Start Wider, Then Tighten
Begin with one or two targeting layers. Once you see which groups respond, add restrictions slowly. This keeps auctions plentiful and costs steadier.
Write Like A Post, Not Like An Ad
X users scroll fast. Lead with the one thing that matters. Use plain words. Keep the call to action direct. If your ad reads like a press release, response drops and costs rise.
Rotate Creative Before Fatigue Hits
When results slide for two or three days in a row, refresh the creative. Try a new opening line, a new image crop, or a shorter offer line. Keep tracking stable so you can compare fairly.

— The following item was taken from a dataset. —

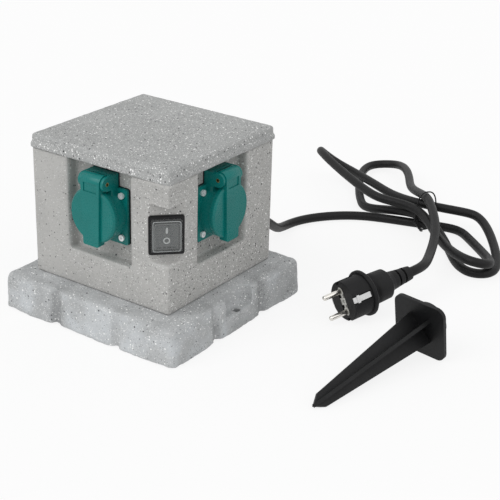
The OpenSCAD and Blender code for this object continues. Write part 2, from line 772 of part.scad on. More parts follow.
// The earth clip, its arms drawn pressed back as they are round a plug
module earth_clip() {
    far = well_d / 2 + clip_slot;
    near = far - clip_t;
    dip = 0.5;
    arm = [[-3, 0], [0.5, dip], [4, 0]];
    color("silver") {
        translate([-clip_w / 2, 0, 0]) rotate([90, 0, 90]) linear_extrude(clip_w) polygon([
            [-floor_out + clip_t, -far], [-floor_out + clip_t, far],
            for (a = arm) [-a[0], far - a[1]],
            for (i = [2:-1:0]) [-arm[i][0], near - arm[i][1]],
            [-floor_out, near], [-floor_out, -near],
            for (a = arm) [-a[0], -near + a[1]],
            for (i = [2:-1:0]) [-arm[i][0], -far + arm[i][1]]
        ]);
    }
}

module flange_screws() {
    head_h = 1.8;
    color("silver") for (sx = [-1, 1], sz = [-1, 1])
        translate([sx * screw_pitch / 2, 0, sz * screw_pitch / 2]) rotate([90, 0, 0]) difference() {
            union() {
                cylinder(d = screw_head_d, h = head_h);
                translate([0, 0, -screw_len]) cylinder(d = screw_d, h = screw_len);
            }
            cross_recess(head_h);
        }
}

module socket_1_gasket() { on_side(0) gasket(); }
module socket_1_housing() { on_side(0) housing(); }
module socket_1_flap() { on_side(0) flap(); }
module socket_1_hinge_pin() { on_side(0) hinge_pin(); }
module socket_1_spring() { on_side(0) spring(); }
module socket_1_contacts() { on_side(0) contacts(); }
module socket_1_earth_clip() { on_side(0) earth_clip(); }
module socket_1_screws() { on_side(0) flange_screws(); }
module socket_2_gasket() { on_side(1) gasket(); }
module socket_2_housing() { on_side(1) housing(); }
module socket_2_flap() { on_side(1) flap(); }
module socket_2_hinge_pin() { on_side(1) hinge_pin(); }
module socket_2_spring() { on_side(1) spring(); }
module socket_2_contacts() { on_side(1) contacts(); }
module socket_2_earth_clip() { on_side(1) earth_clip(); }
module socket_2_screws() { on_side(1) flange_screws(); }
module socket_3_gasket() { on_side(2) gasket(); }
module socket_3_housing() { on_side(2) housing(); }
module socket_3_flap() { on_side(2) flap(); }
module socket_3_hinge_pin() { on_side(2) hinge_pin(); }
module socket_3_spring() { on_side(2) spring(); }
module socket_3_contacts() { on_side(2) contacts(); }
module socket_3_earth_clip() { on_side(2) earth_clip(); }
module socket_3_screws() { on_side(2) flange_screws(); }
module socket_4_gasket() { on_side(3) gasket(); }
module socket_4_housing() { on_side(3) housing(); }
module socket_4_flap() { on_side(3) flap(); }
module socket_4_hinge_pin() { on_side(3) hinge_pin(); }
module socket_4_spring() { on_side(3) spring(); }
module socket_4_contacts() { on_side(3) contacts(); }
module socket_4_earth_clip() { on_side(3) earth_clip(); }
module socket_4_screws() { on_side(3) flange_screws(); }

module switch_frame() {
    color([0.12, 0.12, 0.12]) on_corner() difference() {
        union() {
            plate_out(0, bezel_t - bezel_step) round_rect(bezel_w, bezel_h, 2);
            plate_out(bezel_t - bezel_step, bezel_t) round_rect(bezel_w - 2 * bezel_step, bezel_h - 2 * bezel_step, 1.6);
            plate_out(-switch_box_d, 0) square([switch_box_w, switch_box_h], center = true);
        }
        plate_out(pivot_out - 7, bezel_t + 1) square([rocker_gap_w, rocker_gap_h], center = true);
        bar_across(trunnion_d + 0.1, switch_box_w - 1, pivot_out, 0);
    }
}

module switch_rocker() {
    tip = rocker_h / 2;
    color([0.14, 0.14, 0.14]) on_corner() translate([0, -pivot_out, 0]) rotate([rocker_tilt, 0, 0]) {
        translate([-rocker_w / 2, 0, 0]) rotate([90, 0, 90]) linear_extrude(rocker_w)
            polygon([[-7.2, tip], [-5.9, tip / 2], [-5.4, 0], [-5.9, -tip / 2], [-7.2, -tip], [-2, -tip + 0.3], [3, -6], [3, 6], [-2, tip - 0.3]]);
        bar_across(trunnion_d, switch_box_w - 1.4, 0, 0);
    }
}

// Clear boot: a thin hood with leaning sides
module switch_boot() {
    foot_w = rocker_gap_w + 4.4;
    foot_h = rocker_gap_h + 2.8;
    top_w = foot_w - 3.2;
    top_h = foot_h - 3.2;
    module hood(less, low, high) {
        hull() {
            plate_out(low, low + eps) round_rect(foot_w - 2 * less, foot_h - 2 * less, 2, $fn = 24);
            plate_out(high - eps, high) round_rect(top_w - 2 * less, top_h - 2 * less, 2, $fn = 24);
        }
    }
    color([0.7, 0.72, 0.72, 0.5]) on_corner() difference() {
        union() {
            hood(0, bezel_t, bezel_t + boot_h);
            plate_out(bezel_t, bezel_t + 0.8) round_rect(foot_w + 1.4, foot_h + 1.4, 2);
        }
        hood(boot_wall, bezel_t - 0.1, bezel_t + boot_h - boot_wall);
    }
}

module switch_terminals() {
    color([0.82, 0.72, 0.4]) on_corner() for (sx = [-1, 1], sz = [-1, 1])
        plate_out(-switch_box_d - 8, -switch_box_d) translate([sx * 6, sz * 8]) square([6.3, 0.8], center = true);
}

// Places a piece on the rear wall's cable entry, with +Z out of the wall
module on_entry() {
    translate([entry_x, body_w / 2, entry_z]) rotate([-90, 0, 0]) children();
}

module gland_body() {
    seal_room = 16;
    color([0.13, 0.13, 0.13]) on_entry() difference() {
        union() {
            cylinder(d = gland_af / cos(30), h = gland_hex_h, $fn = 6);
            translate([0, 0, -body_wall - 9]) cylinder(d = gland_d, h = body_wall + 9);
            cylinder(d = gland_d - 1, h = gland_hex_h + 8);
        }
        translate([0, 0, -body_wall - 10]) cylinder(d = gland_bore, h = body_wall + 10 + gland_hex_h + 9);
        translate([0, 0, gland_hex_h + 2]) cylinder(d = seal_room, h = 7);
    }
}

module gland_cap() {
    low = gland_hex_h + 0.3;
    color([0.15, 0.15, 0.15]) on_entry() difference() {
        union() {
            translate([0, 0, low]) cylinder(d = gland_af / cos(30), h = 9, $fn = 6);
            translate([0, 0, low + 9]) cylinder(d1 = gland_af - 2, d2 = 15, h = gland_len - low - 9);
        }
        translate([0, 0, low - 1]) cylinder(d = gland_d - 0.6, h = 9.7);
        translate([0, 0, low]) cylinder(d = gland_bore, h = gland_len);
    }
}

module gland_seal() {
    color([0.08, 0.08, 0.08]) on_entry() difference() {
        translate([0, 0, gland_hex_h + 2]) cylinder(d = 15.6, h = 6.8);
        translate([0, 0, gland_hex_h]) cylinder(d = cord_d + 0.1, h = 10);
    }
}

module gland_locknut() {
    color([0.13, 0.13, 0.13]) on_entry() translate([0, 0, -body_wall - locknut_h]) difference() {
        cylinder(d = (gland_af + 2) / cos(30), h = locknut_h, $fn = 6);
        translate([0, 0, -1]) cylinder(d = gland_d + 0.2, h = locknut_h + 2);
    }
}

module terminal_block() {
    block = [45, 22, 18];
    color([0.85, 0.85, 0.82]) translate([-block.x / 2, -block.y / 2, body_z]) difference() {
        cube(block);
        for (i = [0:2]) translate([block.x / 6 + i * block.x / 3, 0, 0]) {
            translate([0, -1, 7]) rotate([-90, 0, 0]) cylinder(d = 4, h = block.y + 2);
            for (y = [5, block.y - 5]) translate([0, y, 7]) cylinder(d = 5, h = block.z);
        }
    }
}

module cord_lead() { color([0.14, 0.14, 0.14]) tube(lead_line, cord_d, 8, [0, 0, 1]); }
module cord_hank() { color([0.14, 0.14, 0.14]) tube(hank_line, cord_d, 6, [0, 0, 1]); }
module cord_tail() { color([0.14, 0.14, 0.14]) tube(tail_line, cord_d, 8, [0, 0, 1]); }

// The tie's line: one twisted end, once round the bundle, the other end
module cord_tie() {
    along = [tie_across.y, -tie_across.x, 0];
    across = [tie_across.x, tie_across.y, 0];
    middle = [tie_xy.x, tie_xy.y, 0];
    twist_r = tie_wire / 2 + 0.15;
    steps = 8 * twist_turns;
    function place(a, s, z) = middle + along * a + across * s + [0, 0, z];
    function strand(phase, i) = let (w = 360 * twist_turns * i / steps + phase)
        place(2 + twist_len * i / steps, twist_start[0] + twist_r * cos(w), twist_start[1] - 0.25 * twist_len * i / steps + twist_r * sin(w));
    function hoop(w) = place(w > 0 ? 0.9 : -0.9, tie_half_w * bow(cos(w + 180)), tie_mid_z + tie_half_h * bow(sin(w + 180)));
    line = concat(
        [for (i = [steps:-1:0]) strand(0, i)],
        [for (w = [20:20:340]) hoop(w)],
        [for (i = [0:steps]) strand(180, i)]
    );
    color([0.1, 0.1, 0.1]) tube(line, tie_wire, 6, along);
}

// Places a piece of the plug: face at the origin, +Z towards the cord, pins along X
module on_plug() {
    translate(cord_end) rotate([0, 90 - plug_pitch, plug_yaw]) rotate([0, 0, plug_roll]) translate([0, 0, -plug_len]) children();
}

module plug_body() {
    r = plug_d / 2;
    g = guard_d / 2;
    ribs = [[54, 59.5, 8.9], [61.5, 66.5, 8]];
    color([0.13, 0.13, 0.13]) on_plug() difference() {
        rotate_extrude() polygon([
            [0, 0], [r - 0.8, 0], [r, 0.8], [r, 20.5], [g - 1, 20.5], [g, 21.5], [g, 23.5], [g - 1.5, 25],
            [14, 25.4], [12.5, 28], [13, 30.5], [14.5, 33], [14.3, 40], [14, 47], [10, 51], [9, 53.9],
            for (rib = ribs) each [[rib[2], rib[0]], [rib[2] - 0.6, rib[1]], [5.6, rib[1]], [5.6, rib[1] + 2]],
            [7.4, 68.5], [6.5, plug_len], [0, plug_len]
        ]);
        // Recess for the light insert, and holes for the pins
        translate([0, 0, -1]) linear_extrude(4) insert_outline();
        for (s = [-1, 1]) translate([s * pin_pitch / 2, 0, -1]) cylinder(d = plug_pin_d + 0.1, h = 9);
        // Grooves for the keys of a socket, and flats for the earth strips
        for (s = [-1, 1]) {
            translate([s * (r - 1.5), 0, 8]) cube([3.01, 5, 18], center = true);
            translate([0, s * r, 9]) cube([7, 3, 20], center = true);
        }
    }
}

// Outline of the recess between and round the pins
module insert_outline() {
    square([pin_pitch, 8.5], center = true);
    for (s = [-1, 1]) translate([s * pin_pitch / 2, 0]) circle(d = 8);
}

module plug_insert() {
    color([0.75, 0.75, 0.72]) on_plug() difference() {
        translate([0, 0, 0.4]) linear_extrude(2.6) {
            square([6.4, 8.3], center = true);
            square([pin_pitch, 2.2], center = true);
            for (s = [-1, 1]) translate([s * pin_pitch / 2, 0]) circle(d = 7.8);
        }
        for (s = [-1, 1]) translate([s * pin_pitch / 2, 0, -1]) cylinder(d = plug_pin_d + 0.1, h = 6);
        translate([0, 0, -1]) cylinder(d = 3.4, h = 3);
    }
}

module plug_pins() {
    color("silver") on_plug() for (s = [-1, 1]) translate([s * pin_pitch / 2, 0, 0]) {
        translate([0, 0, plug_pin_d / 2 - plug_pin_len]) {
            cylinder(d = plug_pin_d, h = plug_pin_len - plug_pin_d / 2 + 8);
            sphere(d = plug_pin_d);
        }
    }
}

module plug_earth_strips() {
    r = plug_d / 2;
    color([0.7, 0.68, 0.6]) on_plug() for (s = [-1, 1]) {
        translate([0, s * (r - 1), 9.5]) cube([5, 1, 19], center = true);
        translate([0, s * (r - 0.4), 5]) cube([7, 0.6, 3], center = true);
    }
}

// The blade's tip points along -Z, the boss stands up behind the plate
module ground_spike() {
    module wing() {
        rotate([90, 0, 0]) linear_extrude(spike_web_t, center = true) polygon([
            [-spike_w / 2, 0], [-spike_tip_w / 2, spike_tip_len - spike_len], [0, -spike_len],
            [spike_tip_w / 2, spike_tip_len - spike_len], [spike_w / 2, 0]
        ]);
    }
    color([0.1, 0.1, 0.1])
        translate([spike_xy.x, spike_xy.y, spike_plate_w / 2 * cos(spike_tilt)])
            rotate([0, 90 - spike_tilt, spike_yaw]) {
                linear_extrude(spike_plate_t) round_rect(spike_plate_w, spike_plate_w, spike_plate_r);
                difference() {
                    cylinder(d = spike_boss_d, h = spike_plate_t + spike_boss_len);
                    translate([0, 0, spike_plate_t]) cylinder(d = spike_boss_d - 6, h = spike_boss_len + 1);
                }
                for (turn = [45, 135]) rotate([0, 0, turn]) wing();
            }
}

base_slab();
base_plate();
plate_screws();
body_shell();
roof_cap();
tie_screws();
socket_1_gasket();
socket_1_housing();
socket_1_flap();
socket_1_hinge_pin();
socket_1_spring();
socket_1_contacts();
socket_1_earth_clip();
socket_1_screws();
socket_2_gasket();
socket_2_housing();
socket_2_flap();
socket_2_hinge_pin();
socket_2_spring();
socket_2_contacts();
socket_2_earth_clip();
socket_2_screws();
socket_3_gasket();
socket_3_housing();
socket_3_flap();
socket_3_hinge_pin();
socket_3_spring();
socket_3_contacts();
socket_3_earth_clip();
socket_3_screws();
socket_4_gasket();
socket_4_housing();
socket_4_flap();
socket_4_hinge_pin();
socket_4_spring();
socket_4_contacts();
socket_4_earth_clip();
socket_4_screws();
switch_frame();
switch_rocker();
switch_boot();
switch_terminals();
gland_body();
gland_cap();
gland_seal();
gland_locknut();
terminal_block();
cord_lead();
cord_hank();
cord_tail();
cord_tie();
plug_body();
plug_insert();
plug_pins();
plug_earth_strips();
ground_spike();
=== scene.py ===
# Looks of the garden socket block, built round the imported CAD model. Metres.
import json
import math

import bmesh
import bpy
from mathutils import Matrix, Vector, noise


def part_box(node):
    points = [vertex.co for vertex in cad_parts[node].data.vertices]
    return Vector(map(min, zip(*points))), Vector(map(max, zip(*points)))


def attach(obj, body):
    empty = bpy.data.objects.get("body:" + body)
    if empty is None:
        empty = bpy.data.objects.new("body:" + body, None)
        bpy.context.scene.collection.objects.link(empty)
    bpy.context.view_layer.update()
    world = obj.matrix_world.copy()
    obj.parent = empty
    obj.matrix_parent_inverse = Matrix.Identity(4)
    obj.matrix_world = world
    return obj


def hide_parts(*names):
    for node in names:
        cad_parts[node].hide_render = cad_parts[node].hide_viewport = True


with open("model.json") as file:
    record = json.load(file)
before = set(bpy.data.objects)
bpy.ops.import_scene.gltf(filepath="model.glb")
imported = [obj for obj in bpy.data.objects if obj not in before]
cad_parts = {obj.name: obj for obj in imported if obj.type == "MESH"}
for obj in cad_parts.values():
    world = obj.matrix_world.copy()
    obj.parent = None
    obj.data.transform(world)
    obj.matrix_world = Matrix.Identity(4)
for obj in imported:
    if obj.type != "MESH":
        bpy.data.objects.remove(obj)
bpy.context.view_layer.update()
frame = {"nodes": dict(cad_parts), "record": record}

cad = frame["nodes"]
scene = bpy.context.scene
SOCKETS = (1, 2, 3, 4)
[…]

What To Check Before You Scale Spend
Raising budget too fast can change delivery. Use this quick checklist before you double spend.
- Your objective matches your real goal.
- Your tracking event fires once per action and matches what you sell.
- Your best ad has enough data to trust the result.
- Your landing page loads fast on mobile.
- You know your break-even CPC or CPA.
Quick Answer Recap For The Cost Question
So, how much do ads on twitter cost? In practice, you can start with $10–$20 per day and see CPM, CPC, or CPE results inside a few days. Many campaigns land in the ranges shown in the tables, then shift up or down based on bids, audience size, and how people react to the ad.
If you want the cleanest path, start with a small daily budget, run two creatives, keep targeting simple, and judge the test by one metric that matches your goal. Your first week is data collection.